**YOUR TASK**
Your answer should be a single number: the count of lines that hold the word "Write".

**INFORMATION SUPPLIED**
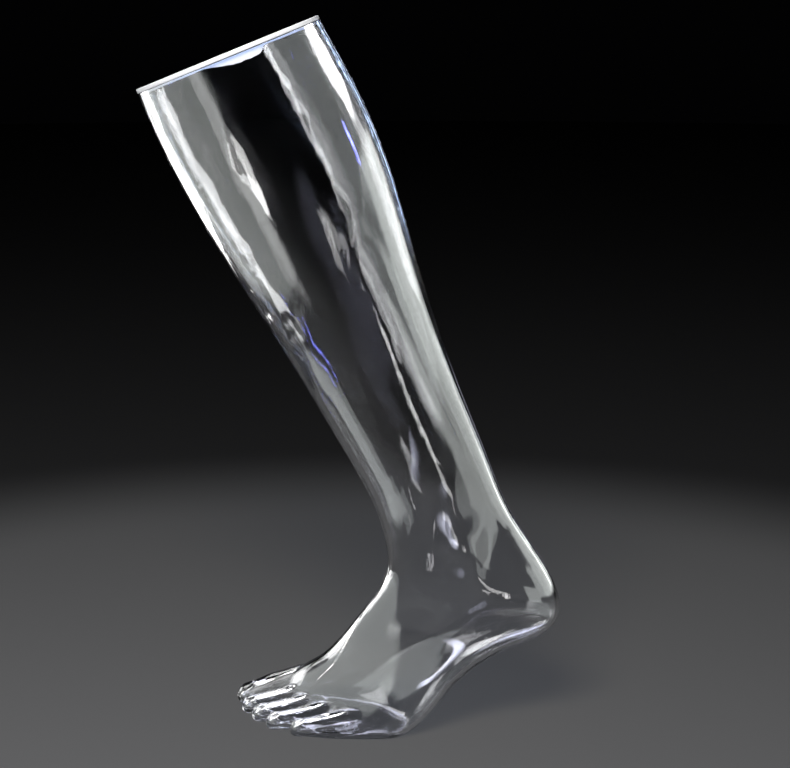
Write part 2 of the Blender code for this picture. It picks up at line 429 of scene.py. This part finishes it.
def flat_soled(points, lowest, softness):
    """Everything below a height pressed up onto it, flat but for a small rounding at the edge."""
    # The last twelfth is cut off, so that the sole is flat and not only nearly so
    moved = points.copy()
    z = points[:, 2] - lowest
    moved[:, 2] = lowest + np.maximum((z + np.sqrt(z * z + softness * softness)) / 2 - softness / 12, 0.0)
    return moved


def snapped(points, trees):
    """Points put on the nearest of the surfaces, except in the fillets where they meet."""
    moved = points.copy()
    for index, point in enumerate(points):
        hits = [tree.find_nearest(Vector(point)) for tree in trees]
        place, _, _, distance = min(hits, key=lambda hit: hit[3])
        weight = 1.0 - fade(distance, *SNAP_REACH)
        moved[index] += weight * (np.array(place) - point)
    return moved


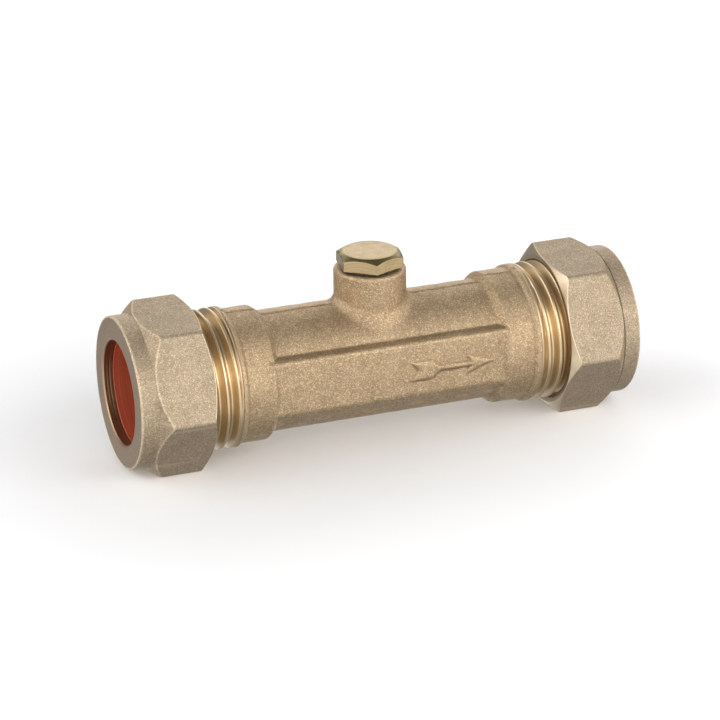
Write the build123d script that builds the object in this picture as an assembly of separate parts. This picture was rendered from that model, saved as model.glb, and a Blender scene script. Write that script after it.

**FINISHED TASK**
2